Workhorse announced the amount Tuesday during its fourth-quarter and full-year 2019 financial results, during which its CEO was bullish on Lordstown Motors and the assembly plant it acquired from General Motors as it relates to Workhorse’s future.

“This complex and the workforce experience provides Workhorse with many options for contract manufacturing, assembly and engineering services for future Workhorse vehicle platforms,” CEO Duane Hughes said. “We are now envisioning LMC’s production volumes may further help decrease Workhorse component costs and engineering costs on our Workhorse specific platforms.

“Having an affiliated company with this level of automotive-production capacity, engineering expertise and supply-chain depth gives Workhorse an engineering capability and manufacturing footprint unrivaled in the commercial electric delivery truck manufacturing business,” Hughes said.

The three-year exclusive license agreement gives Lordstown Motors access to certain intellectual property for 10 percent of Lordstown Motors that is anti-dilutive for two years.

The intellectual property relates to Workhorse’s W-15 pickup truck — 6,000 preorders of which, according to the agreement, have been transferred to Lordstown Motors.
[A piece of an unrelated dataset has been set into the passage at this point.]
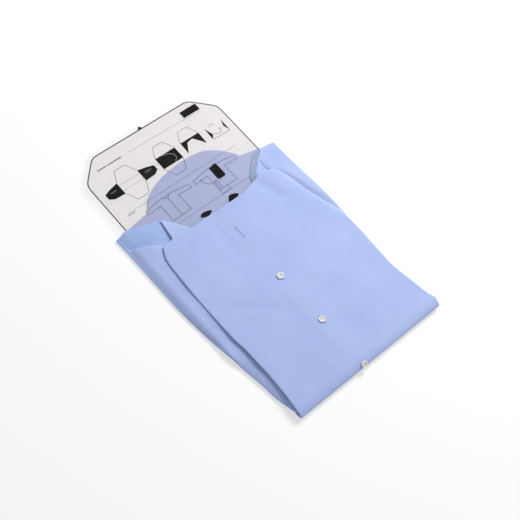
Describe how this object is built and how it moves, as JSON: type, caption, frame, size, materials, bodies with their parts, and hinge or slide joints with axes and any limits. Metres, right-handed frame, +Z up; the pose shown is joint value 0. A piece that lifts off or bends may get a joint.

Workhorse will receive a 4 percent commission of the gross sales price of each truck sold of the 6,000.

The deal also gives Workhorse a 1 percent license fee equal to the gross sale price of each Lordstown Motors truck sold for the first 200,000 units.

Lordstown Motors agreed to pre-pay a portion of the license fee equal to 1 percent of the aggregate debt and equity commitments LMC intends to raise. Once the prepayment is amortized over actual sales, Lordstown Motors will pay on a per-unit-shipped basis up to the 200,000 vehicle cap.

“This transition has tremendous value to Workhorse,” Hughes said. “We benefited by eliminating the need to raise and spend hundreds of millions of dollars to bring the aforementioned W-15 to market, which would have diluted our shareholders.”

The company reported fourth-quarter sales of $3,000, down from $21,000 in the fourth quarter of 2018, primarily due to lower volume. For the year, sales were $377,000, down from $763,000 the previous year.

It reported other income for the quarter and year of $15.8 million — the $12.2 million it received from Lordstown Motors and $3.6 million from divesting SureFly, an electric helicopter.

Workhorse had a net income of $655,000 for the quarter compared to a net loss of $17.7 million in the fourth quarter of 2018. For the full year, it reported a net loss of $37.2 million, up from $36.5 million in 2018.

Lordstown Motors continues to ready the 6.2 million-square-foot assembly plant to produce the Endurance with the goal of launching it by the end of the year. It plans to reveal the truck to the public in June at the North American International Auto Show in Detroit.